Дневник (Гомбрович) - страница 144

Но, прикованная к «низкому», натура моя вставала на дыбы перед одной лишь возможностью возвышения, и это новое вторжение литературы в мою жизнь могло оказаться (и я этого боялся) окончательным разрывом с Ретиро. Расскажу вам нечто весьма примечательное: когда была издана книга, я принес «Фердыдурке» туда, «где возвышается башня, построенная англичанами», и показал ее Ретиро — на прощанье, в знак окончательного разрыва. И что же? Напрасны были печаль и страх! Какая иллюзия! Я так недооценил сонную неподвижность Америки, ее соков, растворяющих все. «Фердыдурке» утонула в этой неподвижности, не помогли ей ни рецензии в печати, ни усилия ее сторонников, в конце концов, это была книга, написанная иностранцем, и, notabene, не признанным в Париже, вот именно: не признанным в Париже… Она пришлась не по вкусу ни той группе аргентинской интеллигенции, которая находилась под знаменем Маркса и пролетариата и требовала политизированной литературы, ни той, которая кормилась культурными деликатесами европейской кухни. Да еще — предпосланное роману предисловие, в котором я отнесся к аргентинской и польской писательской среде без пиетета, обвинив их в фиктивной зрелости, а к читателю подошел — на всякий случай — без подобострастия. Предисловие я закончил призывом не ставить меня в глупое положение, потчуя приличествующим моменту славословием. Исходя из того, что до сих пор социальная роль искусства понималась ложно и что поэтому вы не можете ни правильно подойти к художнику, ни говорить с ним, — писал я, — прошу вас ничего мне не говорить. Избавьте и себя и меня от этого стыда. Если вы хотите дать мне понять, что произведение вам очень понравилось, коснитесь правого уха, если не понравилось — левого, а если серединка-наполовинку — носа. Так легко, даже легкомысленно ввел я «Фердыдурке» в аргентинский мир. Этот повторный дебют делал меня еще более неуступчивым перед читателем, более стойким по отношению к читательской любви или неприязни.
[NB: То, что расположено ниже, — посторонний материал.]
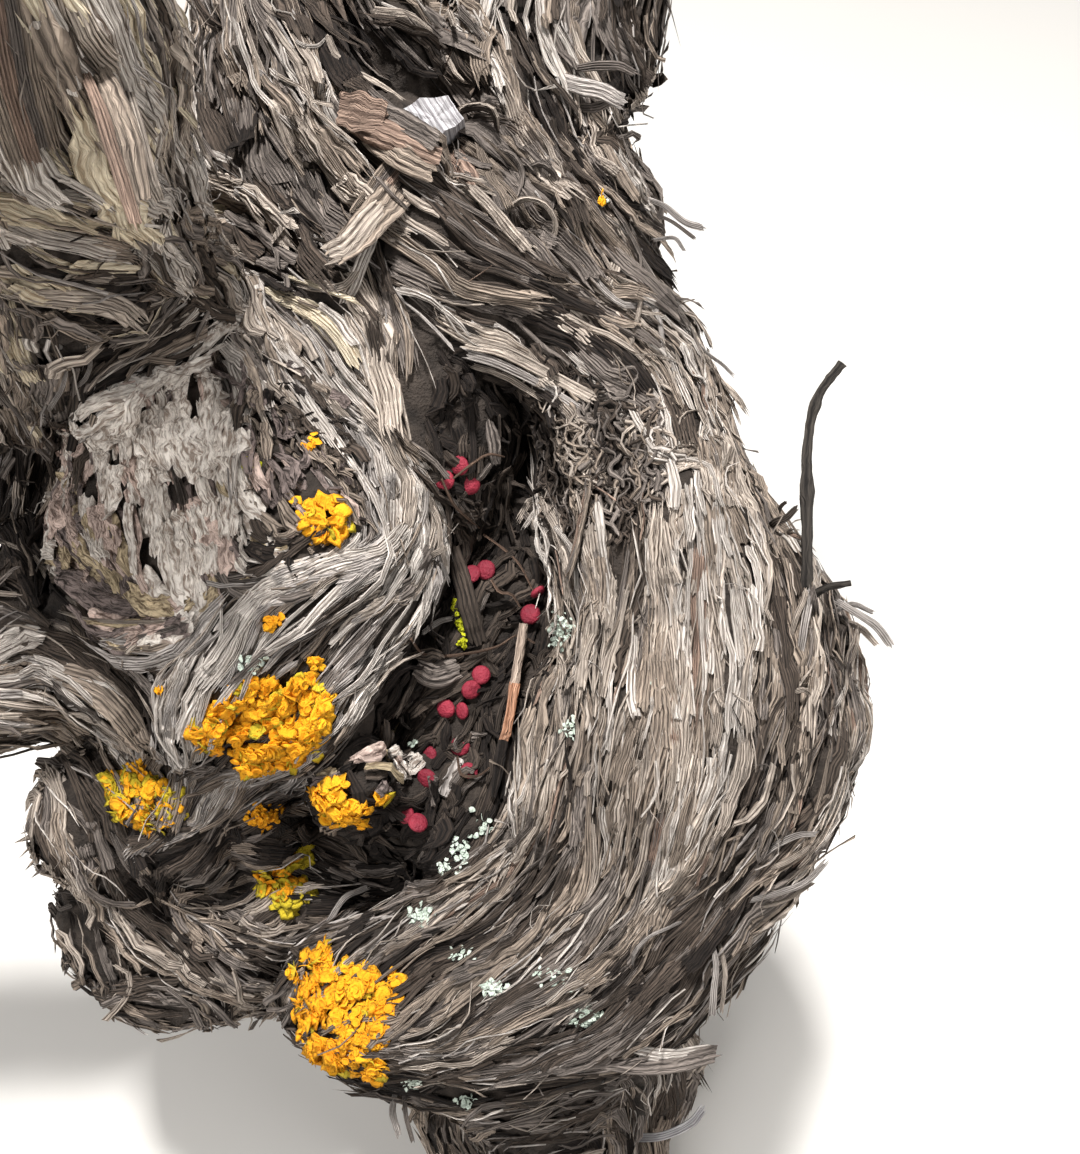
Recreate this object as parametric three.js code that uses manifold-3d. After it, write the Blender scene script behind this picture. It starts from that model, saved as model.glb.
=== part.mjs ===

Считаю случившееся относительным успехом, потому что в течение пары лет весь тираж был распродан и мой издатель не потерял на книге, да и мне кое-что заплатил. К тому же средний аргентинский читатель вовсе не был так плох, совсем напротив: намного меньше наследственно отягощенный и не столь напичканный комплексами, как поляки, он не потерял способности впитывать. В той среде, где никто в себя не верит и не верит также всем остальным, в среде, отмеченной отсутствием людей, способных навязывать ценности (порок вторичных в культурном отношении обществ), «Фердыдурке» не мог завоевать авторитет, а книгам трудным, требующим от читателя работы, авторитет абсолютно необходим, хотя бы для того, чтобы заставить людей читать. Так или иначе, но я опять оказался между шестеренками литературы. Я стал набрасывать драму «Венчание», уже явно и, я сказал бы, бессовестно нацеливая себя на гениальность, метя во что-то такое, что находится на уровне вершин, на уровне «Гамлета» или «Фауста», в чем выразились бы не только боли эпохи, но и зарождающееся новое чувствование человечества… Какими же легкими казались мне величие и гениальность, наверное, более легкими, чем та правильность, которая требуется для среднего добротного текста; причем это шло не от какой-то моей наивности, а из того, что величие и гениальность вместе со всеми прочими ценностями были разрушены неким демоном, который для меня был действительно важен; они были разрушены величайшей ниспровергательницей ценностей — молодостью. Я не испытывал к ним уважения, потому что я не был в них как-то особо заинтересован, а потому мог обходиться с ними свободно. Нетрудно пройтись по доске на высоте десятого этажа, если человек не боится высоты: он ступает по ней так, как будто доска лежит на земле. (Впрочем, из этого нельзя делать упрека «Венчанию», потому что оно не скрывает этой «легкости».)